Il secondo motivo è inammissibile perchè, in tema di ricorso per cassazione, la censura concernente la violazione dei “principi regolatori del giusto processo” e cioè delle regole processuali ex art. 360 c.p.c., n. 4, deve avere carattere decisivo, cioè incidente sul contenuto della decisione e, dunque, arrecante un effettivo pregiudizio a chi la denuncia (Cfr. Cass., n. 26087/19 e n. 22341/17).

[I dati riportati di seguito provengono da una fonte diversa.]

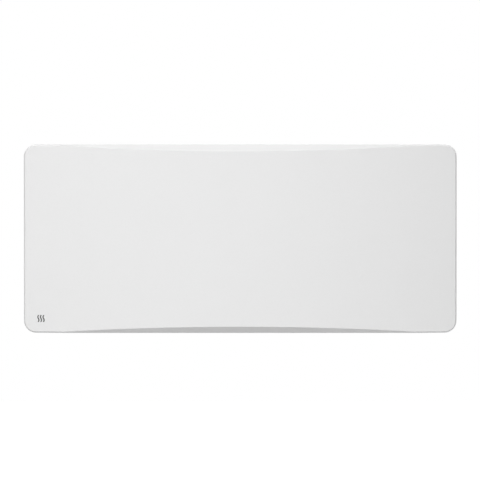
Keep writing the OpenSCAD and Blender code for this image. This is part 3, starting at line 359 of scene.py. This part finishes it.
def film_laminate():
    """Amber film with printed carbon tracks that run up and down"""
    made, tree, shader, place = start_material("heating film", IOR=1.5, Coat_Weight=0.4,
                                               Coat_Roughness=0.15)
    along = coordinate(tree, place, "X")
    stripe = maths(tree, "PINGPONG", maths(tree, "MULTIPLY", along, 90.0), 1.0)
    track = ramp(tree, stripe, 0.42, 0.5)
    skin = use_group(tree, GRAIN, place, Grain_per_metre=700.0, Swell_share=0.5)
    tone = mix_colour(tree, skin["Drift"], (0.50, 0.27, 0.05, 1), (0.60, 0.36, 0.09, 1))
    tone = mix_colour(tree, track, tone, (0.05, 0.045, 0.04, 1))
    connect(tree, shader, tone, between(tree, track, 0.22, 0.42), track, depth=0.03 * MM)
    return made


def smoked_window():
    """Clear plastic with a grey cast, faintly smeared"""
    made, tree, shader, place = start_material("smoked window", IOR=1.49, Transmission_Weight=0.92)
    skin = use_group(tree, GRAIN, place, Grain_per_metre=300.0, Swell_share=0.8)
    marks = use_group(tree, MARKS, place, Specks_per_metre=260.0)
    tone = mix_colour(tree, skin["Drift"], (0.66, 0.67, 0.69, 1), (0.72, 0.73, 0.75, 1))
    gloss = between(tree, marks["Smears"], 0.03, 0.09)
    connect(tree, shader, tone, gloss, skin["Height"], depth=0.002 * MM)
    return made


def display_glass():
    """Grey-green liquid crystal face with a faint grid behind it and a weak light"""
    made, tree, shader, place = start_material("display face", IOR=1.5, Coat_Weight=0.5,
                                               Coat_Roughness=0.05, Emission_Strength=0.35)
    along = coordinate(tree, place, "X")
    grid = maths(tree, "PINGPONG", maths(tree, "MULTIPLY", along, 1500.0), 1.0)
    skin = use_group(tree, GRAIN, place, Grain_per_metre=200.0, Swell_share=0.7)
    tone = mix_colour(tree, skin["Drift"], (0.42, 0.50, 0.43, 1), (0.47, 0.55, 0.47, 1))
    tone = tint(tree, tone, grid, 0.06, (0.2, 0.25, 0.2, 1))
    tree.links.new(tone, shader.inputs["Emission Color"])
    connect(tree, shader, tone, between(tree, skin["Height"], 0.18, 0.28))
    return made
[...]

E, nella specie, nessun pregiudizio al proprio diritto di difesa ha specificamente prospettato il ricorrente; nè può comunque considerarsi tale l’impedimento alla produzione di ulteriori elementi dai quali evincere la data certa della ricezione dei già ricordati atti di costituzione in mora, tenendo conto che nel giudizio di opposizione, a differenza del sub-procedimento di verifica dei crediti cui fa riferimento, all’opponente è preclusa (L. Fall., ex art. 99), la produzione di altri documenti e la formulazione di istanze istruttorie in corso di causa.

Nulla per le spese, attesa la mancata costituzione della parte contro ricorrente.

P.Q.M.

La Corte dichiara inammissibile il ricorso.

Ai sensi del D.P.R. n. 115 del 2002, art. 13, comma 1 quater, dà atto della sussistenza dei presupposti per il versamento, a carico del ricorrente, dell’ulteriore importo a titolo di contributo unificato pari a quello per il ricorso principale, a norma del cit. art. 13, comma 1 bis, ove dovuto.

Così deciso in Roma, nella Camera di consiglio, il 5 giugno 2020.